La traductrice ainsi est celle qui franchit les distances – transhume –, part à la rencontre de l’autre, pour une intelligence plus fine de sa langue, de chacun de ses mots. Ces rencontres jalonnent l’ouvrage, faisant revivre en quelques traits les figures de Hélène Weigel, des poètes Reiner Kunze et Peter Huchel, au cœur d’une RDA muselant leur parole, mais également celles des poètes vietnamiens, tels Xuan Dieu, qui l’accueillent alors qu’elle participe au projet d’une anthologie de la poésie vietnamienne entendant témoigner de la culture plurimillénaire du Vietnam – en réponse à la terrible menace de Mac Namara : « on réduira ce pays à l’âge de pierre ».

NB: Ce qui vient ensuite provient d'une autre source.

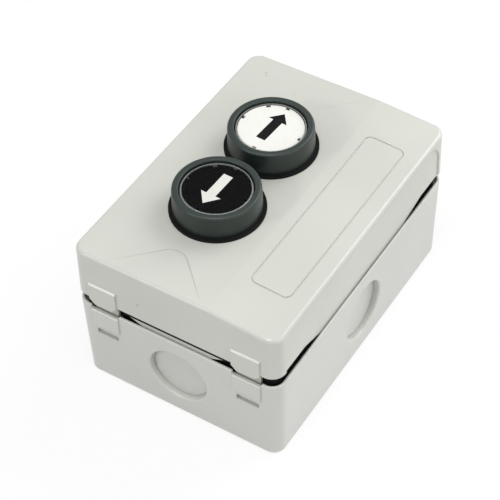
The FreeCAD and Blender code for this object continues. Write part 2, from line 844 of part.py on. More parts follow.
def make_legend_insert(label):
    """Thin disc that carries the arrow, notched for the lugs of the lens."""
    body = new_body(label)
    foot = CAP_FOOT + " + cap_plate"
    disc_radius = "(lens_radius - lens_skirt)"
    revolve(
        body,
        (
            ("0", foot),
            (disc_radius, foot),
            (disc_radius, foot + " + legend_thickness"),
            ("0", foot + " + legend_thickness"),
        ),
    )
    inner = "lens_radius - lens_skirt - lug_length - thread_gap"
    lug_blocks(body, "notch", inner, "lug_width + thread_gap * 2", foot, "legend_thickness", True)
    return body


def make_lens(label):
    """Clear cap that snaps over the legend and the plate of the plunger."""
    body = new_body(label)
    inner = "(lens_radius - lens_skirt)"
    under = CAP_FOOT + " + cap_plate + legend_thickness"
    top = under + " + lens_top"
    revolve(
        body,
        (
            ("0", under),
            (inner, under),
            (inner, CAP_FOOT),
            ("lens_radius", CAP_FOOT),
            ("lens_radius", top + " - lens_edge"),
            ("lens_radius - lens_edge", top),
            ("0", top),
        ),
    )
    start = CAP_FOOT + " + cap_plate"
    lug_blocks(
        body, "lug", "lens_radius - lens_skirt - lug_length", "lug_width", start, "legend_thickness", False
    )
    return body


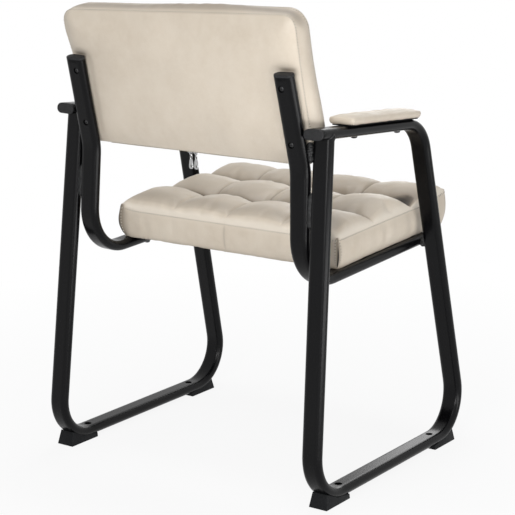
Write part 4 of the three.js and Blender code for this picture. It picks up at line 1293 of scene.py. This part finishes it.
def cushion(name, shares, sizes, steps, nears, form, home, node, fill, cover=None):
    places, faces = box_shell(*map(stations, shares, sizes, steps, nears))
    points, painted_light = form(places)
    if cover:
        holding, spare, cap = cover
        cover_places, cover_faces = box_shell(*map(stations, shares, sizes, [CLOTH_GRID] * 3, [[]] * 3))
        rest, _ = form(cover_places)
        move = blown(rest, cover_faces, *holding(cover_places), spare, cap)
        points = points + spread(points, rest, move, CLOTH_BLEND)
    made = make(name, points, faces, home)
    # The painted shade and painted highlight go onto the points, for the cover's material to read
    painted_light_marks = made.data.attributes.new("painted_light", "FLOAT", "POINT")
    painted_light_marks.data.foreach_set("value", np.asarray(painted_light, np.float32))
    fine = made.modifiers.new("fine", "SUBSURF")
    fine.levels = 1
    fine.render_levels = 1
    baked(made)
    dress(made, "upholstery", replaces=[node])
    return made


grids = (
    (SEAT_COLUMN_SHARES, SEAT_ROW_SHARES, [1]),
    (SEAT_WIDTH, SEAT_DEPTH, SEAT_BOXING),
    SEAT_STEPS,
    (NEAR_SEAM, NEAR_SEAM, NEAR_EDGE),
)
cover = (seat_holding, SEAT_SPARE_SHARE, SEAT_CAP)
seat_pad = cushion("seat_pad", *grids, seat_form, seat, "seat_cushion", 0.8, cover)
grids = (
    (BACK_COLUMN_SHARES, BACK_ROW_SHARES, [1]),
    (BACK_WIDTH, BACK_HEIGHT, BACK_THICKNESS),
    BACK_STEPS,
    (NEAR_SEAM, NEAR_SEAM, NEAR_EDGE),
)
cover = (back_holding, BACK_SPARE_SHARE, BACK_CAP)
back_pad = cushion("back_pad", *grids, back_form, back_stand, "back_cushion", 0.75, cover)
grids = (
    ([1], [1], [1]),
    (PAD_WIDTH, PAD_LENGTH, PAD_HEIGHT),
    PAD_STEPS,
    (NEAR_EDGE, NEAR_EDGE, NEAR_EDGE[:1]),
)
for side in SIDES:
    cushion(f"arm_top_{side}", *grids, pad_form, arms[side], f"arm_pad_{side}", 0.7)


# Stitches: small capsules laid along a line on a cushion
def capsule(start, end, normal, radius):
    sideways = np.cross(end - start, normal)
    sideways /= np.linalg.norm(sideways)
    up = np.cross(sideways, (end - start) / np.linalg.norm(end - start))
    rings = []
    for share, size in STITCH_SHARES:
        lift = radius * (0.5 * math.sin(math.pi * share) - 0.4)
        centre = start + (end - start) * share + normal * lift
        rings.append(centre + circle(radius * size, 6) @ np.stack([sideways, up]))
    return loft(rings)


def stitch_row(name, target, path, closed=False):
    """A row of stitches along a path of points near the target's surface, with dark pieces between them that
    paint the shade of the needle holes.
    """
    mesh = target.data
    tree = BVHTree.FromPolygons([v.co for v in mesh.vertices], [p.vertices for p in mesh.polygons])
    if closed:
        path = np.concatenate([path, path[:1]])
    spans = np.linalg.norm(np.diff(path, axis=0), axis=1)
    run = np.concatenate([[0], np.cumsum(spans)])
    count = int(run[-1] / STITCH_PITCH)
    rows = ((name, 1 / 2, STITCH_LENGTH, STITCH_RADIUS, 0, THREAD),)
    rows += ((name + "_holes", 1, NEEDLE_HOLE_LENGTH, NEEDLE_HOLE_RADIUS, 0.45, NEEDLE_HOLE_SHADE),)
    for row_name, phase, length, radius, sunk_share, material in rows:
        parts = []
        for k in range(count):
            middle = (k + phase) * run[-1] / count
            ends, normals = [], []
            for place in (middle - length / 2, middle + length / 2):
                near = [np.interp(place, run, path[:, axis]) for axis in range(3)]
                found, normal, _, _ = tree.find_nearest(Vector(near))
                ends.append(np.array(found))
                normals.append(np.array(normal))
            normal = (normals[0] + normals[1]) / np.linalg.norm(normals[0] + normals[1])
            sink = normal * radius * sunk_share
            parts.append(capsule(ends[0] - sink, ends[1] - sink, normal, radius))
        made = make(row_name, *merged(parts))
        recalculate(made)
        dress(made, "upholstery", material=material)


def around(form, home, w):
    """Points of a cushion's border at one height share, all the way round."""
    steps = np.linspace(0, 1, 160, endpoint=False)
    rim = [(s, 0.0, w) for s in steps] + [(1.0, s, w) for s in steps]
    rim += [(1 - s, 1.0, w) for s in steps] + [(0.0, 1 - s, w) for s in steps]
    return placed(form(np.array(rim))[0], home)


stitch_row("seat_stitches", seat_pad, around(seat_form, seat, 1 - STITCH_ROW / SEAT_BOXING), True)
heights = {"rear": STITCH_ROW / 3, "front": BACK_THICKNESS - STITCH_ROW}
for edge, height in heights.items():
    path = around(back_form, back_stand, height / BACK_THICKNESS)
    stitch_row(f"back_stitches_{edge}", back_pad, path, True)


# The rear corners of the seat: a seam that gapes a little, with a stitch row on each side and a dark piece in
# the gap that paints its shadow
def corner_line(sign, low_share, high_share, along_x=0, along_y=0):
    """Points up the boxing beside a rear corner, this far from it along the rear and the side."""
    u = 0.5 + sign * (0.5 - along_x / SEAT_WIDTH)
    places = np.array([(u, 1 - along_y / SEAT_DEPTH, w) for w in np.linspace(low_share, high_share, 24)])
    return placed(seat_form(places)[0], seat)


for side, sign in SIDES.items():
    for face, off_corner in (("rear", (CORNER_ROW, 0)), ("side", (0, CORNER_ROW))):
        path = corner_line(sign, *CORNER_ROW_SHARES, *off_corner)
        stitch_row(f"corner_stitches_{face}_{side}", seat_pad, path)
    line = corner_line(sign, *GAP_SHARES)
    rings = []
    for share, place in zip(np.linspace(0, 1, len(line)), line):
        size = GAP_RADIUS * (0.15 + math.sin(math.pi * min(1, 1.15 * share + 0.1)) ** 0.7)
        rings.append(lifted(circle(size, 12), 0) + place - np.array([sign, 1, 0]) * GAP_RADIUS * 0.2)
    gap = make(f"corner_gap_{side}", *loft(rings))
    recalculate(gap)
    dress(gap, "upholstery", material=SHADOW)


# Zip: tape, two rows of teeth, sliders and pulls
def block(centre, size):
    low, high = [lifted(SQUARE * size[:2] / 2, z * size[2] / 2) + centre for z in (-1, 1)]
    return loft([low, high])


def tape_sheet():
    """A thin closed sheet that ripples towards its long edges."""
    places, faces = box_shell(np.linspace(0, 1, 121), np.linspace(0, 1, 9), np.array([0.0, 1.0]))
    x, y = (places[:, 0] - 1 / 2) * ZIP_LENGTH, (places[:, 1] - 1 / 2) * ZIP_TAPE_WIDTH
    ripple = ZIP_RIPPLE * np.sin(x / ZIP_RIPPLE_LENGTH) * np.abs(y) / (ZIP_TAPE_WIDTH / 2)
    z = ripple - ZIP_TAPE_THICKNESS + places[:, 2] * ZIP_TAPE_CLOTH
    return np.stack([x, y, z], 1), faces


tape = make("zip_band", *tape_sheet(), zip_home, MOULDED_ANGLE)
tooth = np.array([ZIP_TOOTH_PITCH * 0.42, ZIP_TEETH_WIDTH * 0.55, ZIP_TEETH_HEIGHT])
tooth_height = -ZIP_TAPE_THICKNESS - ZIP_TEETH_HEIGHT / 2
teeth = []
for k in range(int((ZIP_LENGTH - 2 * ZIP_END) / ZIP_TOOTH_PITCH)):
    x = -ZIP_LENGTH / 2 + ZIP_END + k * ZIP_TOOTH_PITCH
    for row, offset in ((-1, 0.0), (1, ZIP_TOOTH_PITCH / 2)):
        teeth.append(block((x + offset, row * ZIP_TEETH_WIDTH * 0.225, tooth_height), tooth))
teeth_piece = make("zip_teeth", *merged(teeth), zip_home, TEETH_ANGLE)
dress(tape, "tape_cloth", replaces=["zip_tape"])
dress(teeth_piece, "zip_metal")


def squarish(count, power_x, power_y):
    """An outline within -1 and 1, between an oval and a rectangle."""
    outline = circle(1, count)
    return np.sign(outline) * np.abs(outline) ** np.array([power_x, power_y])


def round_wire(path, radius, sides=10):
    rings = []
    for k, point in enumerate(path):
        way = np.subtract(path[min(len(path) - 1, k + 1)], path[max(0, k - 1)])
        way /= np.linalg.norm(way)
        sideways = np.cross(way, [0.0, 1.0, 0.0])
        sideways /= np.linalg.norm(sideways)
        rings.append(point + circle(radius, sides) @ np.stack([sideways, np.cross(sideways, way)]))
    return loft(rings)


def slider(side, home):
    outline = squarish(24, 0.5, 0.6) * [SLIDER_HALF_WIDTH, SLIDER_HALF_DEPTH]
    outline[:, 1] *= 1 - 0.16 * circle(1, 24)[:, 0] ** 2
    heights = (0, -SLIDER_EDGE, SLIDER_EDGE - SLIDER_HEIGHT, -SLIDER_HEIGHT)
    rings = [lifted(outline * share, SLIDER_TOP + z) for share, z in zip((0.86, 1, 1, 0.86), heights)]
    body = make("slider", *loft(rings), home)
    recalculate(body)
    loop = []
    start = SLIDER_TOP - LOOP_SINK
    for angle in np.linspace(0, math.pi, 21):
        height = start + (LOOP_BAR - start) * math.sin(angle) ** 0.6
        loop.append((-LOOP_HALF_WIDTH * math.cos(angle), 0.0, height))
    wire = make("wire", *round_wire(loop, LOOP_WIRE), home)
    dress(join(f"slider_{side}", [body, wire]), "zip_metal", f"{side}_slider", [f"zip_slider_{side}"])


def pull(name, home):
    home = home @ shifted(0, 0, LOOP_BAR) @ turned(POST_LEAN, "X")
    middle, half_long = (PULL_TOP + PULL_LOW) / 2, (PULL_TOP - PULL_LOW) / 2
    outline = squarish(32, 0.55, 0.6)
    outline[:, 0] *= 1 - 0.18 * outline[:, 1]
    outline = outline * [PULL_HALF_WIDTH, half_long]
    rings = []
    for share, depth_share in ((0.93, -1 / 2), (1, -1 / 4), (1, 1 / 4), (0.93, 1 / 2)):
        rings.append(upended(outline * share + [0, middle], depth_share * PULL_THICKNESS))
    plate = make("plate", *loft(rings), home)
    recalculate(plate)
    hole = circle(1, 20) * PULL_HOLE + [0, PULL_LOW + PULL_HOLE_RISE]
    cutter = make("cutter", *loft([upended(hole, y) for y in (-PULL_CUT_REACH, PULL_CUT_REACH)]), home)
    recalculate(cutter)
    cut(plate, [cutter])
    bail = []
    for angle in np.linspace(0, 2 * math.pi, 25):
        narrow = 1.0 if math.cos(angle) < 0.3 else 0.85
        height = BAIL_MIDDLE + BAIL_HALF_LENGTH * math.cos(angle)
        bail.append((BAIL_HALF_WIDTH * math.sin(angle) * narrow, 0.0, height))
    wire = make("wire", *round_wire(bail, BAIL_WIRE), home)
    recalculate(wire)
    dress(join(f"pull_{name}", [plate, wire]), "zip_metal", f"{name}_pull", [f"zip_pull_{name}"])


for side, sign in SIDES.items():
    home = zip_home @ shifted(ZIP_REST_X + sign * ZIP_REST_SPACING / 2, 0, 0)
    slider(side, home)
    pull(side, home)


# Nodes that keep their own shape
KEPT = {
    "arm_pad_board": "black_cloth",
    "seat_board": "plywood",
    "seat_dust_cover": "black_cloth",
    "back_board": "plywood",
    "seat_bolt": "black_steel",
    "glide_screw": "black_steel",
    "seat_nut": "zinc_steel",
    "back_nut": "zinc_steel",
}
for name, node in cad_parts.items():
    for start, slot in KEPT.items():
        if name.startswith(start) and not node.hide_render:
            if not node.material_slots:
                node.data.materials.append(MATERIALS[slot])
            for place in node.material_slots:
                place.material = MATERIALS[slot]


# Floor, light and camera
def seen_or_mirrored(tree):
    """1 for rays from the camera, and for those that a gloss or a glass sends on."""
    rays = added(tree, "ShaderNodeLightPath").outputs
    seen = rays["Is Camera Ray"]
    for other in ("Is Glossy Ray", "Is Transmission Ray"):
        seen = added(tree, "ShaderNodeMath", [(0, seen), (1, rays[other])], operation="MAXIMUM").outputs[0]
    return seen


def floor():
    made = make("floor", lifted(SQUARE * FLOOR_REACH, 0), [(0, 1, 2, 3)])
    look = Look("floor", (0, 0, 0), 0.75, specular=0.2)
    look.shader.inputs["Base Color"].default_value = FLOOR_COLOR
    reach = look.node("ShaderNodeVectorMath", [(0, look.place)], operation="LENGTH").outputs["Value"]
    glow_share = look.ranged(reach, *FLOOR_FADE, FLOOR_GLOW_SHARE, 1)
    factor = look.math("MULTIPLY", seen_or_mirrored(look.tree), glow_share)
    glow = look.node("ShaderNodeEmission").outputs["Emission"]
    mix = look.node("ShaderNodeMixShader", [("Fac", factor), (1, look.shader.outputs["BSDF"]), (2, glow)])
    look.tree.links.new(mix.outputs["Shader"], look.tree.nodes["Material Output"].inputs["Surface"])
    made.data.materials.append(look.material)


def surroundings():
    world = bpy.data.worlds.new("studio")
    bpy.context.scene.world = world
    world.use_nodes = True
    tree = world.node_tree
    soft = tree.nodes["Background"]
    soft.inputs["Color"].default_value = SKY_COLOR
    soft.inputs["Strength"].default_value = SKY_STRENGTH
    white = added(tree, "ShaderNodeBackground", [("Color", (1, 1, 1, 1)), ("Strength", 1)])
    shaders = [(1, soft.outputs["Background"]), (2, white.outputs["Background"])]
    mix = added(tree, "ShaderNodeMixShader", [("Fac", seen_or_mirrored(tree)), *shaders])
    tree.links.new(mix.outputs["Shader"], tree.nodes["World Output"].inputs["Surface"])


def lamp(name, place, target, size, power):
    data = bpy.data.lights.new(name, "AREA")
    data.shape = "RECTANGLE"
    data.size, data.size_y = size
    data.energy = power
    made = shown(name, data)
    made.location = place
    made.rotation_euler = (Vector(target) - Vector(place)).to_track_quat("-Z", "Y").to_euler()
    made.visible_camera = False


def camera():
    data = bpy.data.cameras.new("camera")
    data.lens = CAMERA_LENS
    made = shown("camera", data)
    forward = CAMERA_FORWARD.normalized()
    flat = forward.cross(Vector((0, 0, 1))).normalized()
    high = flat.cross(forward)
    c, s = math.cos(CAMERA_ROLL), math.sin(CAMERA_ROLL)
    right, up = c * flat + s * high, c * high - s * flat
    turn = Matrix((right, up, -forward)).transposed().to_4x4()
    made.matrix_world = Matrix.Translation(CAMERA_PLACE) @ turn
    bpy.context.scene.camera = made


floor()
surroundings()
for name, settings in LAMPS.items():
    lamp(name, *settings)
camera()
bpy.context.scene.view_settings.view_transform = "Standard"

bpy.context.view_layer.update()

Qu’est-ce que traduire ? Nulle réponse théorique n’est ici apportée à la question : on suit pas à pas, de voyage en voyage, la traductrice confrontée dans sa tâche quotidienne au « comment traduire » : comment traduire le terme « sensibel » dans le titre « Sensible Wege » du recueil de Reiner Kunze ? Comment traduire le vietnamien, son chant, sa culture ? Comment traduire Nelly Sachs, enfin, chemin le plus périlleux peut-être, sans aucun recours à l’auteure, dont l’allemand dit le désastre de la Shoah, et recèle, en son cœur, la lumière intacte de l’hébreu.
Pour chaque œuvre, Mireille Gansel se met en chemin, avec une patience, une ouverture à l’autre, une humilité dont rend compte, dans chacun de ces petits textes, son style précis, sans emphase – justement sensible.
Portrait de traductrice, ce livre est également porteur de la nostalgie d’une langue, l’allemand parlé en Europe centrale avant-guerre, non pas le « pur » allemand prussien, mais un allemand mêlé d’accents et de tournures, langue métisse évoquée lors d’une rencontre avec Imre Kertesz :
« Bien des années plus tard, dans un café de Berlin, il m’expliquera qu’il écrit en hongrois mais qu’il pense toujours dans cet allemand de l’empire austro-hongrois. Cette langue « supra-nationale », sans frontière, trans-frontière, dans laquelle il avait grandi. Territoire inaliénable qu’aucun barbelé, aucun mirador n’auront pu réduire, ni enfermer. Qu’aucune barbarie n’aura pu enténébrer. »
Traduire comme transhumer c’est, semble-t-il, partir en quête de ce territoire inaliénable : aller vers l’autre pour l’accueillir. [1]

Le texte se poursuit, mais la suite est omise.